I do not want to leave the impression that everyone is beset with problems. Some, perhaps many, have attained unabated serenity and freedom, and some may have risen to full enlightenment. But not enough of us have done so, for the sake of the myth and the movement.

The Prospect of a New Myth

Having said all this, what can be done about it? I believe that we need a new formulation of our core mythic vision. It goes without saying that I am not competent for myth-making; this is the province of people far beyond my stature. But I can offer my opinions about some of the elements that a new myth might contain.

The "new" vision would inherit all the precious essence of the original, leaving the purity of the teaching uncompromised. The proper mechanics of transcending, the rich Vedantic understanding of the Absolute and Relative fields of life, the stages of growth of consciousness -- all that is purest and deepest in our knowledge would remain untouched.

Outside these essential areas, however, two things in particular cry out for revision: We (as a movement) incessantly claim far more than we can deliver, and we erode our authenticity and honesty by refusing to acknowledge the experience of problems and the diversity of our lives.

What would we lose if our claims tracked reality more closely? If our predictions and promises (stated or implied) corresponded to the timetable of results in our own lives?

Instead, we pile promise upon promise (about flying through the air, perfect health, immortality, heaven on earth), and congratulate ourselves endlessly, hoping people will continue to believe that soon all this will dawn upon us. I can't help but think about the straw that broke the camel's back. Won't there come a time when one too many promises is made? Which of them has yet been fulfilled?

Why not say this, instead:

Here is a vision of what life can be. It includes more than most have ever hoped for: Enlightenment, bliss, freedom, world peace, holistic health. Here is a supremely effective technology to work toward achieving these things. How will we get there from here? The road we travel will be wonderful, not because it will always be blissful (it may sometimes be deadly hard), but because of where we are going and why. The road may for some be quite long; it may even cross deserts and jungles and mountains. But help will always be close, in the form of unparalleled knowledge and guidance and the support of a caring community of fellow-travelers. There is no journey more worth taking, for ourselves or for the world.

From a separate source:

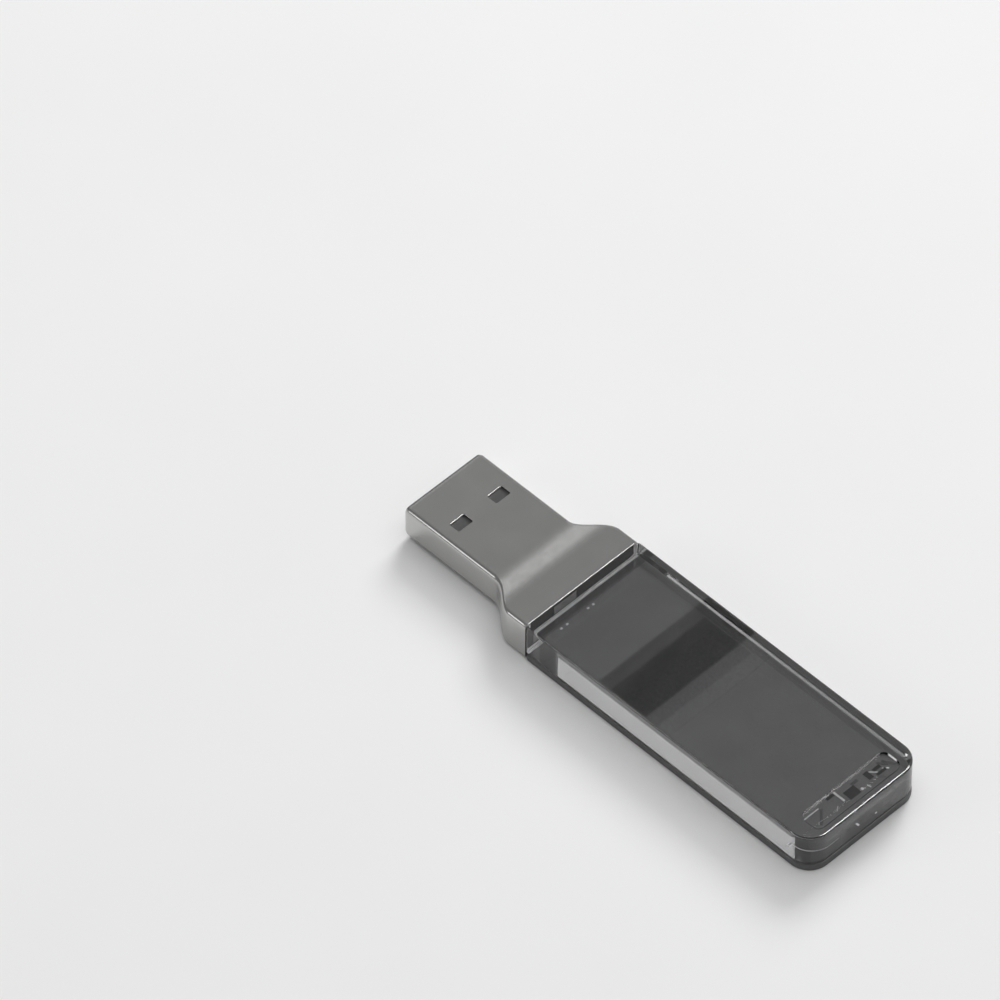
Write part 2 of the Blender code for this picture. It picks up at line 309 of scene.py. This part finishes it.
def plastic(name, low, high, rough, scale=3000.0):
    m = Mat(name)
    fine = m.noise(scale, 4.0, 0.6)
    m.to("Base Color", m.ramp(fine, [(0.3, low), (0.7, high)]))
    m.to("Roughness", m.remap(fine, 0.3, 0.7, rough - 0.07, rough + 0.07))
    m.to("Normal", m.bump(fine, 0.15, 0.00001))
    return m.m


def metal(name, low, high, rough):
    m = Mat(name).set(Metallic=1.0)
    fine = m.noise(5000.0, 3.0, 0.6)
    m.to("Base Color", m.ramp(fine, [(0.3, low), (0.7, high)]))
    m.to("Roughness", m.remap(fine, 0.3, 0.7, rough - 0.06, rough + 0.06))
    m.to("Normal", m.bump(fine, 0.08, 0.00001))
    return m.m


STEEL = steel()
CLEAR = crystal_glass()
ROOTED = bonded("bonded_root_look", grey(0.014), grey(0.024))
# bright bonded glue: its near-white colour is partly a painted highlight, standing in for glints at the joint and
# the free end
GLUE_AND_GLINT = bonded("bonded_glue_and_glint_look", grey(0.82), grey(0.9))
LENSED = bonded("bonded_lamp_look", grey(0.16), grey(0.3))
SMOKED = smoked()
MOULDED = plastic("moulded_plastic_look", grey(0.058), grey(0.078), 0.45)
GREY = plastic("grey_plastic_look", grey(0.05), grey(0.075), 0.5)
BOARD = plastic("board_look", (0.008, 0.016, 0.012), (0.014, 0.028, 0.02), 0.38, 1600.0)
EPOXY = plastic("chip_look", grey(0.014), grey(0.024), 0.55)
CERAMIC = plastic("ceramic_look", (0.3, 0.21, 0.13), (0.4, 0.3, 0.2), 0.5)
RESISTOR = plastic("resistor_look", grey(0.02), grey(0.035), 0.42)
TAPE = plastic("tape_look", grey(0.012), grey(0.02), 0.7)
TINTED = plastic("tinted_tape_look", grey(0.075), grey(0.11), 0.6)
# white glue: its brightness is partly a painted glint, on the bond line and on the small light dots and bars of the
# adhesives
WHITE_GLUE_AND_GLINT = plastic("white_glue_and_glint_look", grey(0.8), grey(0.88), 0.3)
LAMP = plastic("lamp_look", (0.5, 0.49, 0.45), (0.62, 0.6, 0.56), 0.3)
GOLD = metal("gold_look", (0.75, 0.54, 0.2), (0.88, 0.66, 0.3), 0.24)
TIN = metal("tin_look", grey(0.55), grey(0.66), 0.32)


# ---------------------------------------------------------------- mesh helpers
def add(name, mesh, mat, collection=looks):
    obj = bpy.data.objects.new(name, mesh)
    collection.objects.link(obj)
    for one in mat if isinstance(mat, list) else [mat]:
        mesh.materials.append(one)
    return obj


def apply(obj):
    """The object's modifiers, applied to its mesh."""
    bpy.context.view_layer.update()
    deps = bpy.context.evaluated_depsgraph_get()
    mesh = bpy.data.meshes.new_from_object(
        obj.evaluated_get(deps), preserve_all_data_layers=True, depsgraph=deps
    )
    old = obj.data
    obj.modifiers.clear()
    obj.data = mesh
    bpy.data.meshes.remove(old)
    return obj


def soft(obj, angle=35.0):
    """Smooth shading, with the edges over the angle kept sharp."""
    for f in obj.data.polygons:
        f.use_smooth = True
    bm = bmesh.new()
    bm.from_mesh(obj.data)
    for e in bm.edges:
        e.smooth = not (
            len(e.link_faces) != 2 or e.calc_face_angle(0.0) > math.radians(angle)
        )
    bm.to_mesh(obj.data)
    bm.free()
    return obj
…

Are we afraid that it would be too hard to "sell" a vision like this? Certainly, a myth that says "everything will be easy and all your dreams will very quickly come true" can be easier to sell than one that admits difficulties. But in the long run, you also have to keep your customers.

What will happen if we do not reinvent the myth? Some of us may drop away. Many of us will forge our own personal renditions of the myth, to ease the dissonance. (This is already well under way. I have run into dozens of individualized variations on a theme. It is fascinating how we try to explain to each other "what is really going on", as we spin sub-myths of infinite inventiveness.) More and more of us are making our own decisions about what is appropriate for us to pursue in our own spiritual quests. Our community is becoming a maze of individually blazed paths.

A shared collective myth that works is infinitely more effective than a collection of similar but different private myths.

There may be no hope of recreating the kind of unified myth and uniform practice that characterized the first decades of the movement. It may also be that this is no longer necessary or even desirable. People have acted, more and more openly, on their thirst for new avenues of knowledge and new kinds of evolutionary practice. It is hard to imagine all that being given up, to collapse back down again to a single, one-pointed, uniform orientation.

It may be that we must embrace a myth that is itself embracing, that encompasses freedom and the diversity of individual needs, that unifies the diversity with profound foundations of knowledge, essential techniques of unique value, and the sharing of ultimate goals. The structures spawned by our movement until now have been hierarchical, closed, and strictly autocratic; what we create next may need to be broad-based, open, and -- can we even imagine this? -- fundamentally democratic.

My wife attended the recent Ladies Assembly at MIU. When it was over, she recounted the weekend with tears in her eyes -- tears of joy from experiencing, once again, the ineffable profundity of the experience of meditation, and tears of gratitude for Maharishi and the knowledge he has given us. I know, we all know, exactly what she was talking about. There is within us a deep bedrock of thankfulness for what Maharishi has given us, and love for him as our teacher. Nothing I have said here is meant to detract from this in slightest measure (as if anything ever could touch that depth of knowledge and feeling).

But this raises a critical point. Some will respond to this essay: "If people were just more 'on the program', they wouldn't be having these difficulties." If only that were true. Such a claim is too often a vain (or even desperate) attempt to reassert the truth of the myth in the face of a growing body of contradictory experience. Yes, our program is powerful; yes, attending a rounding course can be extremely profound; and yes, experience-devoted programs like Mother Divine infuse its participants with bliss. But all that, however wonderful, is no answer to the questions at hand. For it is also true that the problems outlined in this essay have been visited upon devoted members of Purusha, upon long-time governors with meticulous regularity, upon the dedicated sidha on the street, perhaps just as much as upon the dreaded "irregulars." Experience shows that our path is more diverse than we have admitted.

Others will say: "If only we could establish a Group for a Government; we have not fulfilled Maharishi's plans." I sincerely applaud such devotion and such persistence. But Maharishi's vision will always stay ahead of our ability to fulfill it; such is his greatness as a leader. Sooner or later, it is not enough to say "if only." Sooner or later we must build a sturdy bridge between the mythic vision and our lives as they are actually lived.

I am concerned about the staying-power of our current myth and our movement, and so I was moved to speak. A new, most welcome spirit of open communication has dawned in our community in recent months. My hope is that these thoughts will be taken in that spirit, as part of the process of discovery, as we continue to create our future together.